### EXERCISE DIRECTIONS
Where a line contains the string "Write", copy that line.

### RECORDED DATA
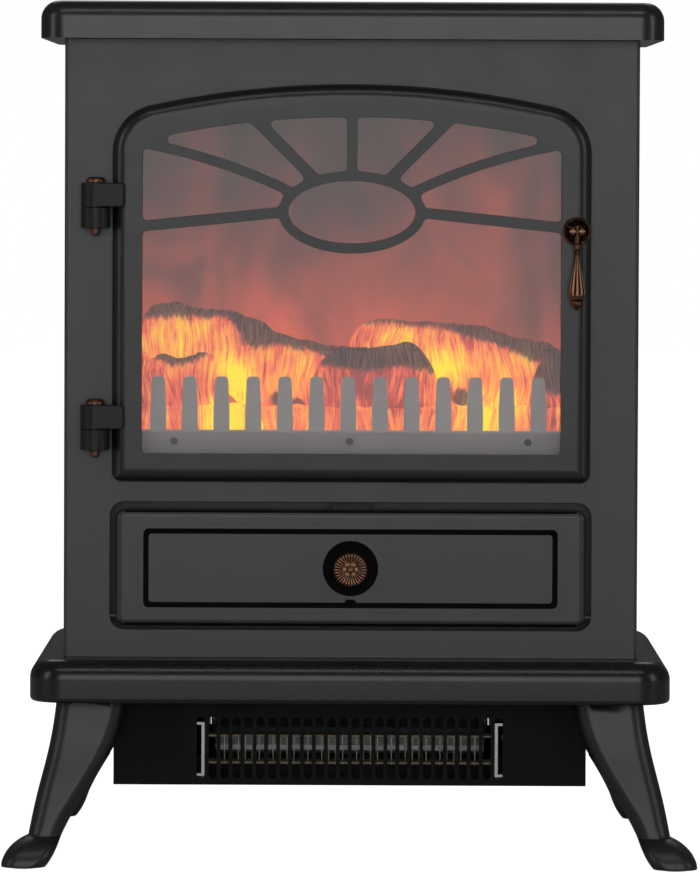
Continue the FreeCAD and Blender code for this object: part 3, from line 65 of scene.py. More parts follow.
# ---------------------------------------------------------------------------------------------
# Studio: a pale floor under plain soft light from a broad front softbox, with a strip overhead and
# a narrow panel at each side, seen through a long lens a little below the height of the top plate.
# ---------------------------------------------------------------------------------------------
front_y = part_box("front_panel")[0].y
camera_distance = 3.380
camera_height = 0.4438
camera_pitch = math.radians(1.696)
camera_roll = math.radians(-0.25)

camera_data = bpy.data.cameras.new("long_lens")
camera_data.sensor_fit = "AUTO"
camera_data.sensor_width = 36.0
camera_data.lens = 221.8
camera_data.shift_y = -0.14
camera_data.clip_start = 0.05
camera = bpy.data.objects.new("camera", camera_data)
camera.location = (-0.0014, front_y - camera_distance, camera_height)
camera.rotation_euler = Euler((math.pi / 2 - camera_pitch, camera_roll, 0.0), "XYZ")
bpy.context.scene.collection.objects.link(camera)
bpy.context.scene.camera = camera
bpy.context.scene.view_settings.view_transform = "Standard"


def add(tree, kind, feeds=None, **settings):
    """Adds a node. Settings are its own properties; feeds are its inputs, as values or sockets."""
    made = tree.nodes.new(kind)
    for name, value in settings.items():
        setattr(made, name, value)
    for socket, value in (feeds or {}).items():
        if isinstance(value, bpy.types.NodeSocket):
            tree.links.new(value, made.inputs[socket])
        else:
            made.inputs[socket].default_value = value
    return made


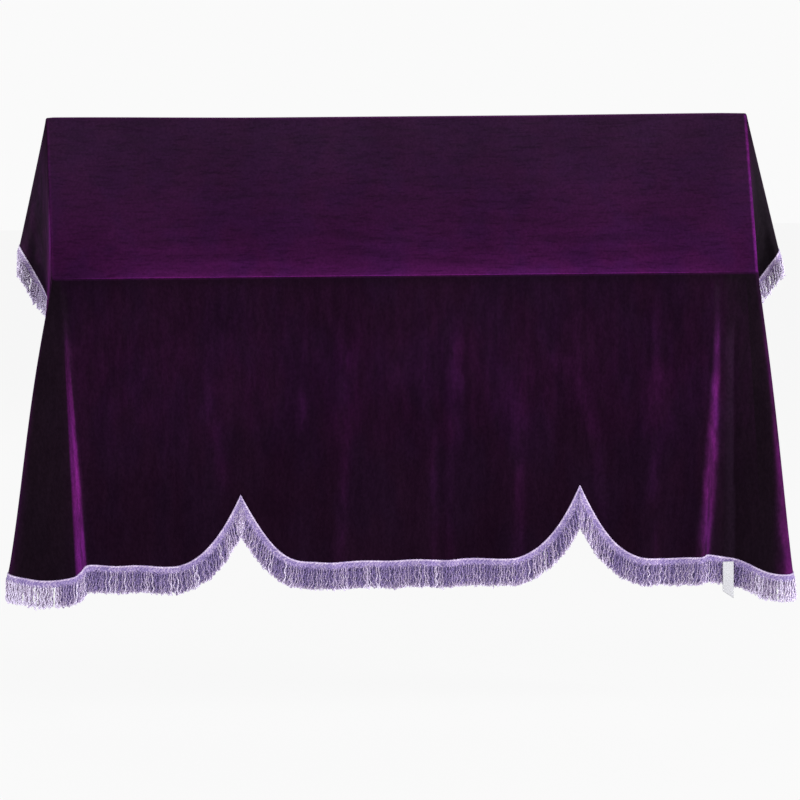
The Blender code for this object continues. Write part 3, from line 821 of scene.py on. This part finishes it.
def heading_piece(trim, material):
    """The woven heading: a closed profile carried along the hem.

    Across the front the profile swells into the top cord, a bell, and two plaited bands, each a
    half sine to the power 0.5. Their height is a wave that runs along the hem, slanted one way
    in the first band and back in the second.
    """
    trace, measured = hem_length(trim)
    count = int(measured[-1] / HEADING_STEP)
    lengths = np.linspace(0, measured[-1], count)
    seam, square, _, _, out = sewn_at(trim, lengths, trace, measured)
    v = np.linspace(0, 1, HEADING_ROWS)
    slant = np.where(v < BAND_TOPS[1], v, 2 * BAND_TOPS[1] - v) * PLAIT_SLANT
    drift = sum(share * np.sin(lengths / pace) for share, pace in PLAIT_DRIFT)
    weave = 0.5 + 0.5 * np.sin(2 * np.pi * ((lengths / PLAIT + drift)[:, None] + slant[None]))
    bands = sum(np.sin(np.pi * np.clip((v - top) / BAND_HIGH, 0, 1)) ** 0.5 for top in BAND_TOPS)
    cord = bell(v - CORD_AT, CORD_HALF)
    height = GROUND_THICK + BAND_THICK * bands * (1 - PLAIT_RELIEF + PLAIT_RELIEF * weave)
    height += CORD_THICK * cord
    down = (v * (HEADING + SEAM_LAP) - SEAM_LAP)[None, :, None]
    front = seam[:, None] + square[:, None] * down + out[:, None] * height[..., None]
    back = seam[:, None] + square[:, None] * down[:, [-1, 0]] - out[:, None] * HEADING_BACK
    loop = np.concatenate((front, back), axis=1)
    # The side headings are painted paler, as light.
    tone = trim.paler + HEADING_TONE + BAND_TONE * (weave - 0.5) * bands + CORD_TONE * cord
    tone += np.random.default_rng(SPECKLE_SEED).normal(0, SPECKLE, weave.shape) * bands
    tone += TONE_WAVE * np.sin(lengths / TONE_PACES[0] + 2 * np.sin(lengths / TONE_PACES[1]))[:, None]
    tone = np.concatenate((tone, np.full((count, back.shape[1]), BACK_TONE)), axis=1)
    ring = np.arange(count * loop.shape[1]).reshape(count, -1)
    faces = grid_faces(np.hstack((ring, ring[:, :1]))).tolist()
    faces += [ring[0, ::-1].tolist(), ring[-1].tolist()]
    piece = add_piece(trim.name + "_heading", loop, faces, material)
    put_attribute(piece, "tone", tone)
    return piece


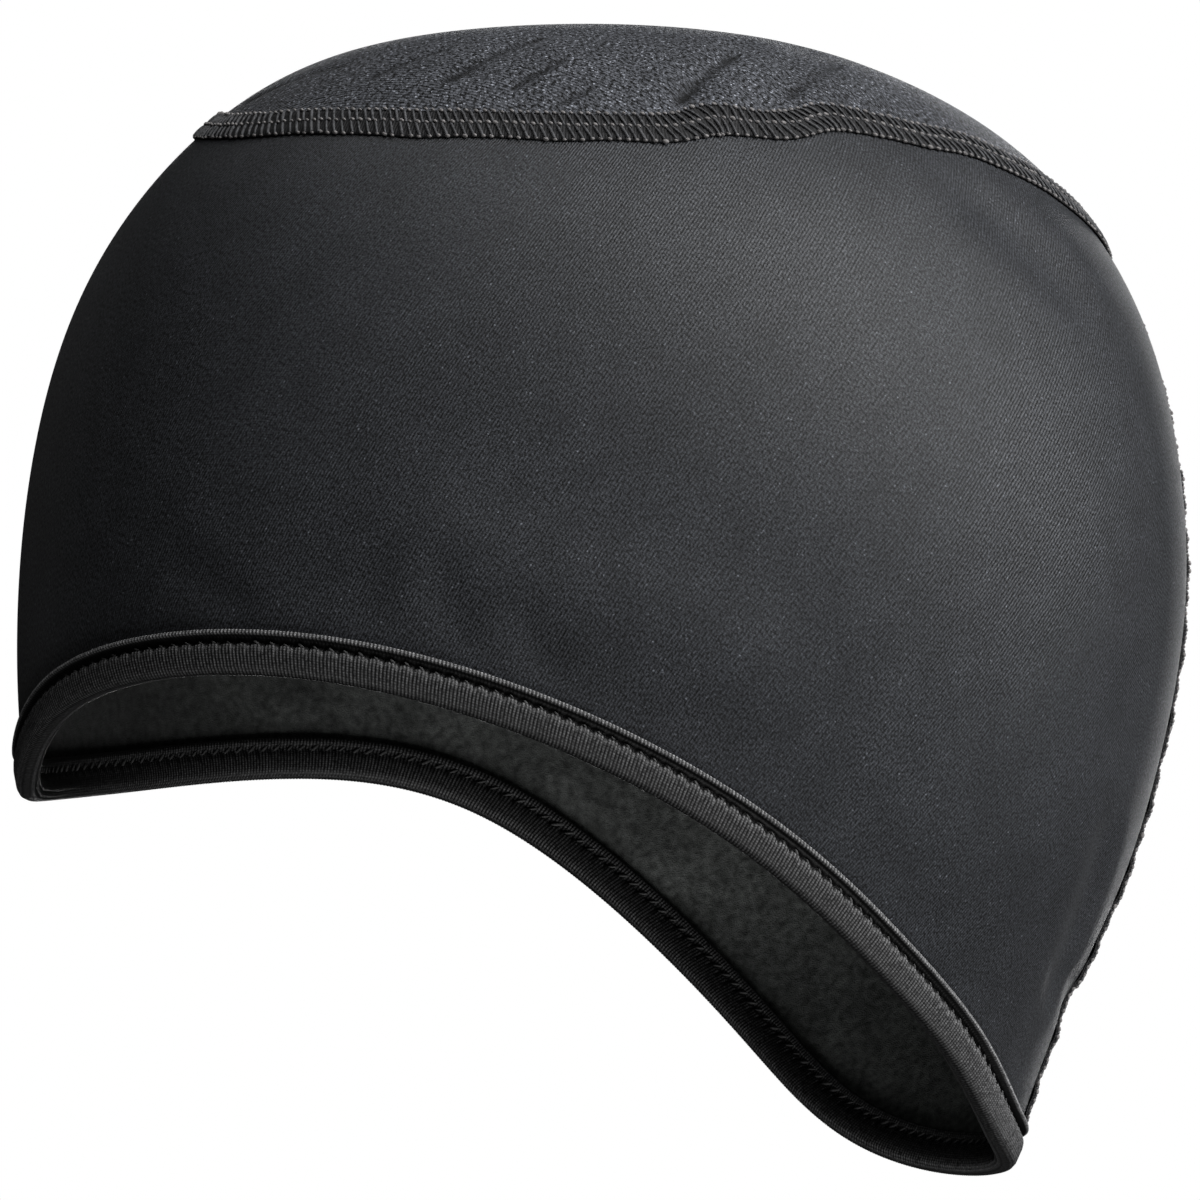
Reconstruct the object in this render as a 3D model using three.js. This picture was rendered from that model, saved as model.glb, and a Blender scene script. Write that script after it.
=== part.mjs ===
import * as THREE from 'three';

// A close-fitting stretch cap as it sits on a head: +Z is up, the brow faces -Y and the wearer's
// left side faces +X. Levels are measured from the level where the head is widest, and the whole
// cap is then lowered so that the inside of the crown lies at the origin. All lengths are in
// millimetres and all angles in degrees.

// Overall sizes of the cap as worn
const CAP_LENGTH = 204;
const CAP_WIDTH = 153;
const CROWN_RISE = 101.5;
const SEAM_RISE = 72;
const BROW_DROP = 34;
const NAPE_DROP = 98;

// Cloth, seams and edge binding
const CLOTH = 1.2;
const GAP = 0.3;
const SEAM_WIDTH = 6;
const SEAM_THREADS = 0.7;
const SEAM_CORE = 1;
const BINDING_HEIGHT = 7.6;
const BINDING_CLOTH = 1.1;
const BINDING_ROLL = 0.5;

// How far the plan of the head is squarer than an ellipse, at the brow and at the nape
const BROW_SQUARENESS = 0.04;
const NAPE_SQUARENESS = 0.008;

// The head's profile: at each lift above the widest level, the reach forward, back and sideways
// as a share of half the length, half the width and the crown's rise
const PROFILE = [
  { lift: -60, front: 1.14, back: 1.255, side: 1.1 },
  { lift: -45, front: 1.11, back: 1.07, side: 1.04 },
  { lift: -30, front: 1.075, back: 1.008, side: 1 },
  { lift: -15, front: 1.025, back: 0.988, side: 0.985 },
  { lift: 0, front: 1, back: 1, side: 0.99 },
  { lift: 15, front: 1.01, back: 1.027, side: 1.01 },
  { lift: 30, front: 1.042, back: 1.065, side: 1.036 },
  { lift: 45, front: 1.066, back: 1.079, side: 1.05 },
  { lift: 60, front: 1.062, back: 1.055, side: 1.045 },
  { lift: 75, front: 1.008, back: 1.02, side: 1.018 },
  { lift: 90, front: 1, back: 1, side: 1 },
];

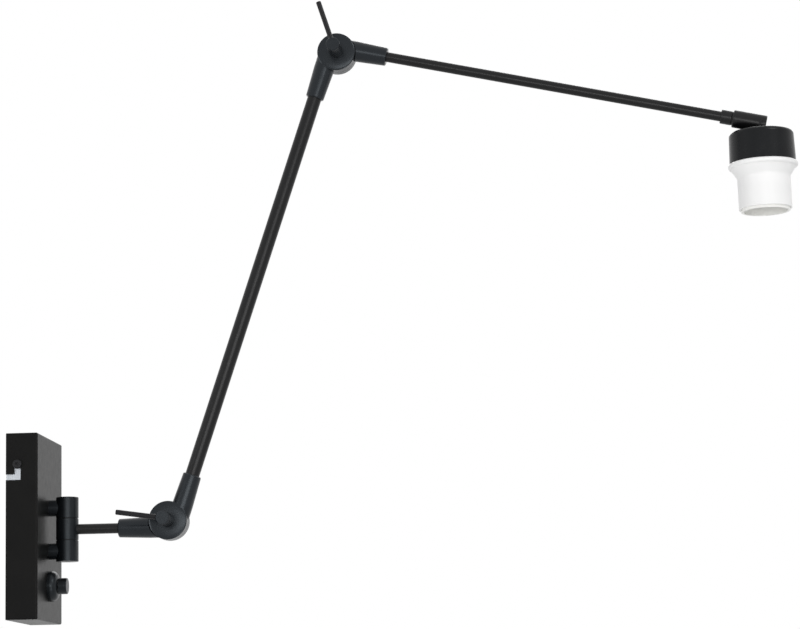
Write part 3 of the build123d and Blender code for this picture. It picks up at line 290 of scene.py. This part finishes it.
NICKEL = turned_metal(
    "nickel_shell",
    dark=(0.6, 0.58, 0.54),
    light=(0.78, 0.76, 0.72),
    roughness=0.25,
    stretch=(1, 1, 0.3),
)
WHITE = moulded(
    "white_plastic",
    dark=(0.86, 0.86, 0.858),
    light=(0.9, 0.9, 0.898),
    roughness=0.34,
    specular=0.4,
)
HOLDER = moulded(
    "lampholder_white",
    dark=(0.87, 0.87, 0.84),
    light=(0.92, 0.92, 0.89),
    roughness=0.3,
    specular=0.45,
)
CERAMIC = moulded(
    "insulator",
    dark=(0.72, 0.72, 0.69),
    light=(0.82, 0.815, 0.78),
    roughness=0.4,
)
BLACK_PLASTIC = moulded(
    "black_plastic",
    dark=(0.008, 0.008, 0.008),
    light=(0.014, 0.014, 0.014),
    roughness=0.5,
    specular=0.25,
)
SHEATH = moulded(
    "cable_sheath",
    dark=(0.012, 0.012, 0.012),
    light=(0.022, 0.022, 0.021),
    roughness=0.55,
    specular=0.3,
)

LOOKS = {
    BOX_COAT: ["wall_box"],
    HINGE_COAT: [
        "upper_post",
        "lower_post",
        "upper_knuckle",
        "middle_knuckle",
        "lower_knuckle",
        "dimmer_rosette",
        "dimmer_knob",
    ],
    TUBE_COAT: ["short_arm", "lower_arm", "upper_arm", "swivel_collar", "swivel_sleeve"],
    HUB_COAT: [
        "short_arm_hub",
        "lower_arm_foot_hub",
        "lower_arm_head_hub",
        "upper_arm_hub",
        "lower_elbow_knob",
        "upper_elbow_knob",
    ],
    CAP_COAT: ["head_cap"],
    ZINC: ["wall_bracket"],
    STEEL: [
        "hinge_backing_plate",
        "post_nipples",
        "nipple_washers",
        "nipple_nuts",
        "swivel_nut",
        "tilt_spacers",
        "tilt_stem",
        "stem_nut",
        "dimmer_shaft",
    ],
    BLACK_STEEL: [
        "cover_screws",
        "hinge_pin",
        "hinge_washers",
        "short_arm_grub_screw",
        "lower_arm_grub_screws",
        "upper_arm_grub_screw",
        "lower_elbow_bolt",
        "upper_elbow_bolt",
        "lower_elbow_lever",
        "upper_elbow_lever",
        "tilt_pin",
    ],
    BRASS: ["terminal_screws", "earth_screw", "centre_contact"],
    NICKEL: ["screw_shell"],
    WHITE: ["shade_ring"],
    HOLDER: ["lampholder_body", "terminal_block"],
    CERAMIC: ["contact_insulator"],
    BLACK_PLASTIC: [
        "hinge_pin_plugs",
        "dimmer_module",
        "lower_elbow_friction_washer",
        "upper_elbow_friction_washer",
        "swivel_washer",
    ],
    SHEATH: [
        "mains_lead",
        "lamp_lead",
        "short_arm_cable",
        "lower_arm_cable",
        "upper_arm_cable",
        "head_lead",
    ],
}
for look, names in LOOKS.items():
    for name in names:
        for slot in nodes[name].material_slots:
            slot.material = look

# ---- the thread of the lamp socket -----------------------------------------------------------
THREAD_PITCH = 0.003629
THREAD_DEPTH = 0.0011
THREAD_LIFT = 0.00015
THREAD_STEPS = 96
THREAD_SLICES = 56
BORE_CLEARANCE = 0.00002


def socket_thread():
    """The rounded thread that is rolled into the shell, as a ring that lines the shell's bore."""
    mount = next(m for m in frame["record"]["mounts"] if m["name"] == "lamp_socket")
    axis = Vector(mount["axis"]).normalized()
    middle = Vector(mount["pos_m"])
    bore = mount["dims"]["r_mm"] / 1000 - BORE_CLEARANCE
    length = mount["dims"]["length_mm"] / 1000
    across = axis.orthogonal().normalized()
    other = axis.cross(across)
    mesh = bmesh.new()

    def circle(depth, radius_at):
        ring = []
        for step in range(THREAD_STEPS):
            angle = 2 * math.pi * step / THREAD_STEPS
            radius = radius_at(angle)
            spoke = across * math.cos(angle) + other * math.sin(angle)
            ring.append(mesh.verts.new(middle + axis * depth + spoke * radius))
        return ring

    def thread_at(depth):
        """The thread's radius round the bore at one depth; it dies out towards both ends."""
        from_end = min(depth + length / 2, length / 2 - depth)
        swell = min(1.0, from_end / THREAD_PITCH)

        def radius_at(angle):
            wave = 0.5 + 0.5 * math.cos(2 * math.pi * depth / THREAD_PITCH - angle)
            return bore - THREAD_LIFT - THREAD_DEPTH * swell * wave

        return radius_at

    rings = []
    for number in range(THREAD_SLICES + 1):
        depth = length * (number / THREAD_SLICES - 0.5)
        rings.append(circle(depth, thread_at(depth)))
    for depth in (length / 2, -length / 2):
        rings.append(circle(depth, lambda angle: bore))
    for first, second in zip(rings, rings[1:] + rings[:1]):
        for step in range(THREAD_STEPS):
            after = (step + 1) % THREAD_STEPS
            face = mesh.faces.new((first[step], first[after], second[after], second[step]))
            face.smooth = True
    bmesh.ops.recalc_face_normals(mesh, faces=mesh.faces)
    data = bpy.data.meshes.new("socket_thread")
    mesh.to_mesh(data)
    mesh.free()
    piece = bpy.data.objects.new("socket_thread", data)
    bpy.context.scene.collection.objects.link(piece)
    data.materials.append(NICKEL)
    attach(piece, "head")


socket_thread()

# ---- the white surroundings ------------------------------------------------------------------
WORLD_WHITE = (1, 1, 1, 1)
WORLD_LIGHT = 0.52
WHITE_TO_EYE = 1.0

FLOOR_X = 0.4
FLOOR_DROP = 1.5
FLOOR_SIZE = 400
FLOOR_COLOUR = (0.86, 0.86, 0.86, 1)
FLOOR_ROUGHNESS = 0.9
FLOOR_SPECULAR = 0.1
FADE_NEAR, FADE_FAR = 2.0, 12.0
GLOW_NEAR, GLOW_FAR = 0.6, 1.0


def eye_or_reflection(tree):
    """1 for rays from the camera, from gloss and through glass, 0 for what lights the lamp."""
    path = add_node(tree, "ShaderNodeLightPath")
    eye_or_gloss = add_node(tree, "ShaderNodeMath", operation="MAXIMUM")
    any_of_three = add_node(tree, "ShaderNodeMath", operation="MAXIMUM")
    tree.links.new(path.outputs["Is Camera Ray"], eye_or_gloss.inputs[0])
    tree.links.new(path.outputs["Is Glossy Ray"], eye_or_gloss.inputs[1])
    tree.links.new(eye_or_gloss.outputs["Value"], any_of_three.inputs[0])
    tree.links.new(path.outputs["Is Transmission Ray"], any_of_three.inputs[1])
    return any_of_three.outputs["Value"]


def white_world():
    """White to the eye and in reflections, softer as light on the lamp."""
    world = bpy.data.worlds.new("studio")
    bpy.context.scene.world = world
    world.use_nodes = True
    tree = world.node_tree
    background = tree.nodes["Background"]
    background.inputs["Color"].default_value = WORLD_WHITE
    factor, as_light, to_eye = 0, 2, 3  # the value sockets of a Mix node
    strength = add_node(tree, "ShaderNodeMix", {as_light: WORLD_LIGHT, to_eye: WHITE_TO_EYE})
    tree.links.new(eye_or_reflection(tree), strength.inputs[factor])
    tree.links.new(strength.outputs[0], background.inputs["Strength"])


def floor_paper():
    """Pale paper that glows to the eye, the more the farther off, so the horizon is white."""
    paper = Mat(
        "floor_paper",
        Base_Color=FLOOR_COLOUR,
        Roughness=FLOOR_ROUGHNESS,
        Specular_IOR_Level=FLOOR_SPECULAR,
    )
    glow = paper.node("ShaderNodeEmission")
    away = paper.node("ShaderNodeVectorMath", operation="LENGTH")
    paper.link(paper.coords.outputs["Object"], away.inputs[0])
    fade = paper.node(
        "ShaderNodeMapRange",
        {
            "From Min": FADE_NEAR,
            "From Max": FADE_FAR,
            "To Min": GLOW_NEAR,
            "To Max": GLOW_FAR,
        },
    )
    paper.link(away.outputs["Value"], fade.inputs["Value"])
    share = paper.node("ShaderNodeMath", operation="MULTIPLY")
    paper.link(eye_or_reflection(paper.tree), share.inputs[0])
    paper.link(fade.outputs["Result"], share.inputs[1])
    blend = paper.node("ShaderNodeMixShader")
    paper.link(share.outputs["Value"], blend.inputs["Fac"])
    paper.link(paper.shader.outputs["BSDF"], blend.inputs[1])
    paper.link(glow.outputs["Emission"], blend.inputs[2])
    paper.link(blend.outputs["Shader"], paper.tree.nodes["Material Output"].inputs["Surface"])
    return paper.material


white_world()
lowest = cad_box[0]
bpy.ops.mesh.primitive_plane_add(size=FLOOR_SIZE, location=(FLOOR_X, 0, lowest.z - FLOOR_DROP))
floor = bpy.context.object
floor.name = "floor"
floor.data.materials.append(floor_paper())

# ---- light -----------------------------------------------------------------------------------
LAMP_MIDDLE = (0.4, 0, 0.2)
SOFTBOXES = {
    # name: place, aim, width and height, watts
    "front": ((0.9, -2.9, 0.1), LAMP_MIDDLE, (2.1, 0.8), 19),
    "low": ((1.3, -2.4, -1.3), (0.6, 0, 0.3), (0.8, 0.8), 11),
    "key": ((2.2, -1.6, 1.9), LAMP_MIDDLE, (1.0, 1.0), 18),
    "side": ((-2.0, -1.8, -0.1), LAMP_MIDDLE, (0.7, 1.4), 18),
    "back": ((0.6, 2.2, 1.6), LAMP_MIDDLE, (1.6, 1.2), 15),
}


def softbox(name, place, aim, size, watts):
    """A rectangular lamp that the camera doesn't see."""
    data = bpy.data.lights.new(name, "AREA")
    data.shape = "RECTANGLE"
    data.size, data.size_y = size
    data.energy = watts
    lamp = bpy.data.objects.new(name, data)
    bpy.context.scene.collection.objects.link(lamp)
    lamp.location = place
    lamp.visible_camera = False
    direction = Vector(aim) - Vector(place)
    lamp.rotation_mode = "QUATERNION"
    lamp.rotation_quaternion = direction.to_track_quat("-Z", "Y")


for name, numbers in SOFTBOXES.items():
    softbox(name, *numbers)

# ---- camera, fitted to the edges in the photo ------------------------------------------------
CAMERA_PLACE = (0.60221, -2.72225, -0.22258)
YAW, PITCH, ROLL = math.radians(4.67), math.radians(8.861), math.radians(-1.059)
FOCAL_PIXELS, PICTURE_PIXELS = 2811.76, 800
SENSOR_WIDTH = 36
CLIP_START, CLIP_END = 0.05, 60

camera_data = bpy.data.cameras.new("camera")
camera = bpy.data.objects.new("camera", camera_data)
bpy.context.scene.collection.objects.link(camera)
bpy.context.scene.camera = camera
camera_data.sensor_width = SENSOR_WIDTH
camera_data.lens = FOCAL_PIXELS * SENSOR_WIDTH / PICTURE_PIXELS
camera_data.clip_start, camera_data.clip_end = CLIP_START, CLIP_END
forward = Vector(
    (
        -math.sin(YAW) * math.cos(PITCH),
        math.cos(YAW) * math.cos(PITCH),
        math.sin(PITCH),
    )
)
level_right = Vector((math.cos(YAW), math.sin(YAW), 0))
level_up = level_right.cross(forward)
right = math.cos(ROLL) * level_right + math.sin(ROLL) * level_up
up = -math.sin(ROLL) * level_right + math.cos(ROLL) * level_up
camera.matrix_world = Matrix.Translation(CAMERA_PLACE) @ Matrix(
    (
        (right.x, up.x, -forward.x),
        (right.y, up.y, -forward.y),
        (right.z, up.z, -forward.z),
    )
).to_4x4()

bpy.context.scene.view_settings.view_transform = "Standard"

### TASK ANSWER
The Blender code for this object continues. Write part 3, from line 821 of scene.py on. This part finishes it.
Reconstruct the object in this render as a 3D model using three.js. This picture was rendered from that model, saved as model.glb, and a Blender scene script. Write that script after it.
Write part 3 of the build123d and Blender code for this picture. It picks up at line 290 of scene.py. This part finishes it.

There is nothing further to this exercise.